For most of my life I’ve had little tolerance for picky eaters over the age of twelve. I mean seriously, even if it is not your favorite, whatever, it’s food, just eat it. Next meal you can have something tastier. And then I married a picky eater. OY! I won’t post the full list of foods my husband avoids so as not to embarrass him, but I assure you, it is long enough to be annoying. Sometimes I have that feeling of a frustrated parent and want to tell him to either eat what I’ve made or go to his room sans supper. But, we learned early on in our relationship that food is not worth fighting about – he is an adult and to his credit has tried many foods. At this point in his life, his tastes are not changing. Instead, I’ve made little tweaks to the way I cook so I can still enjoy what I like without alienating him from the meal.

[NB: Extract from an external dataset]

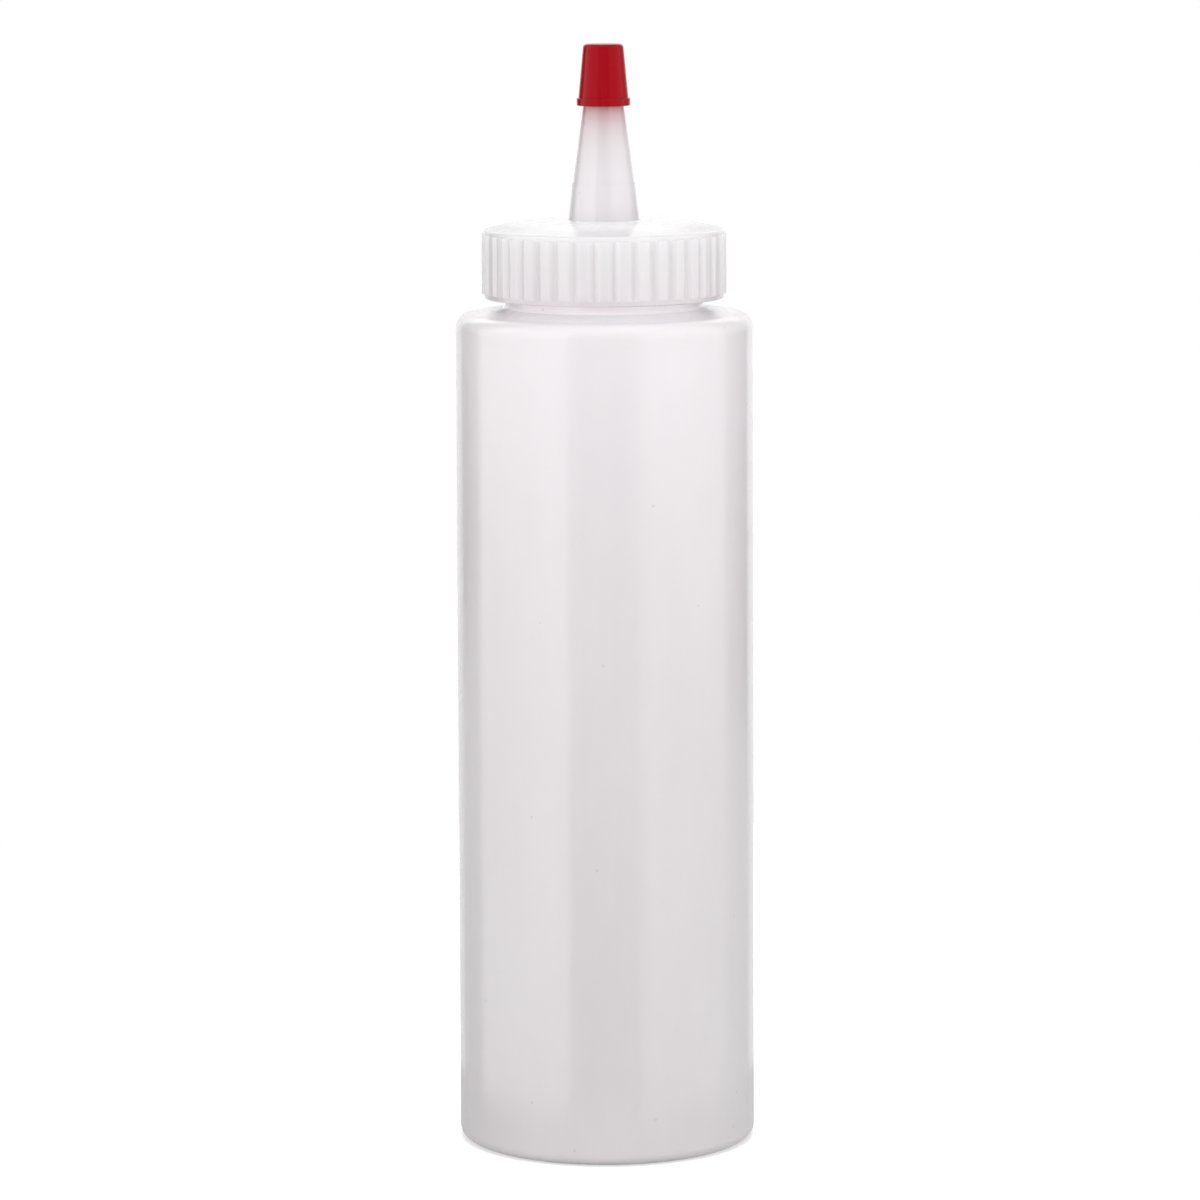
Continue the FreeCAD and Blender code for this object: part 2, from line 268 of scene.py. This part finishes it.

The solution I have found will work for any family cooks who face a range of food aversions. Deconstructed cooking has helped to maintain mealtime calm. The more a dish is deconstructed, the easier it is to please everyone and avoid the dreaded food fight.

Some meals are easier than others: tacos, burritos, fajitas for instance are easy to serve as individual components. Seasoned chicken cooked in one pan, peppers and onions in another, an oven-warmed stack of corn tortillas, and separate bowls of beans, rice, salsa, cheese, avocado, cilantro, and lettuce make it easy for the vegetarians, the lactose intolerant, and the tomato adverse to each have a healthy, happy meal without any fuss. It dirties an extra pan or two, and thinking through recipes ahead to figure out how to separate components takes a few minutes, but if leaving a sauce or strong ingredient on the side or skipping a mixing step will keep the family peace then I, for one, am all for it.

Soups and casseroles are more challenging, but with a little creativity can usually be adjusted, and the “offending” ingredient added later at the table by those who eat everything (high five to my enthusiastic eaters!).

Back to the parents of those buttered noodles ONLY kids: Hang in there. Keep making and offering other delicious dishes, and set an example by dining together at the table. If the kids (or, ahem your husband) chooses to just eat the plain version of the main entrée sans sauce and seasoning, don’t be offended. Hey, more for you! And, everyone gets sick of buttered noodles eventually (right?).